The Persistent Load of DSLR Equipment
When the Bag Starts Making Creative Decisions
For travel photographers, the weight of a DSLR system rarely announces itself at the airport counter. It shows up later, on the third staircase before sunrise, when a second body stays in the room because the day already feels long.
The practical burden from 2022 through 2024 was best understood as a carried system, not a camera-only comparison. Bodies, lenses, charger, batteries, filters, straps, rain cover, cleaning kit, and the bag itself created the working load. On flights, the issue became overhead-bin geometry and personal-item discipline. On long urban walks, uneven terrain, and dawn-to-night shooting days, the same equipment began to influence how far a photographer scouted and which compositions received serious attention.
Training logs show the most useful evidence came from behavior: which lenses stayed behind, how often a backup body remained unused, and whether scouting walks shortened after long travel days. That kind of record carries more value than a catalog weight comparison because it connects equipment to photographic choice.

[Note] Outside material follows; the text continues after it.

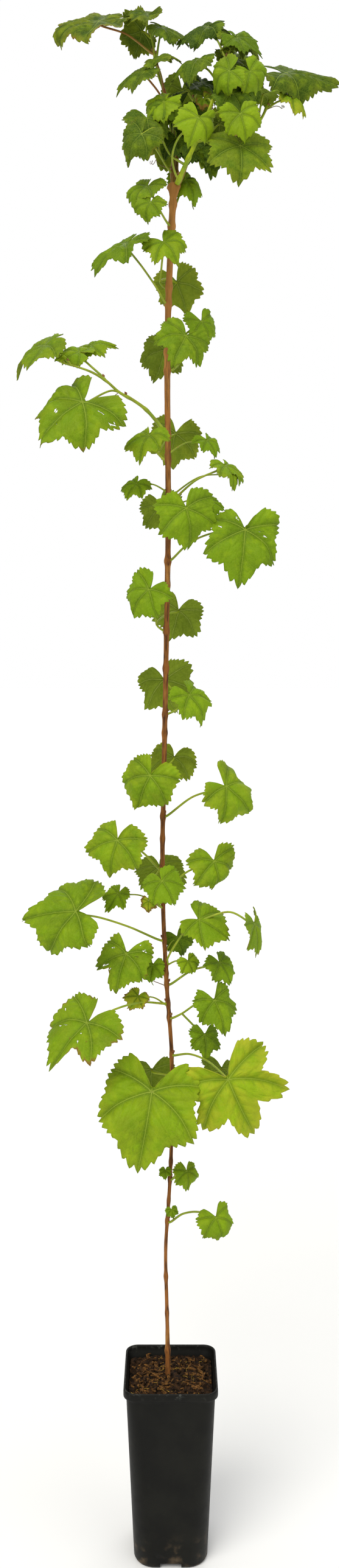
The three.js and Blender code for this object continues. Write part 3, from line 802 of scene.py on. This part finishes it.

Mobility as a Compositional Constraint
A heavy DSLR kit can still produce exceptional files. The question is whether it permits the photographer to be present when the frame appears.
Consider a blue hour walk through a hilly city after a transatlantic flight. A photographer may start with a wide zoom, a telephoto, filters, and a tripod. After an hour of stairs and narrow sidewalks, the telephoto stays in the bag. By the time reflected window light appears across wet pavement, the photographer reaches for the lens already mounted, not necessarily the lens that best interprets the scene.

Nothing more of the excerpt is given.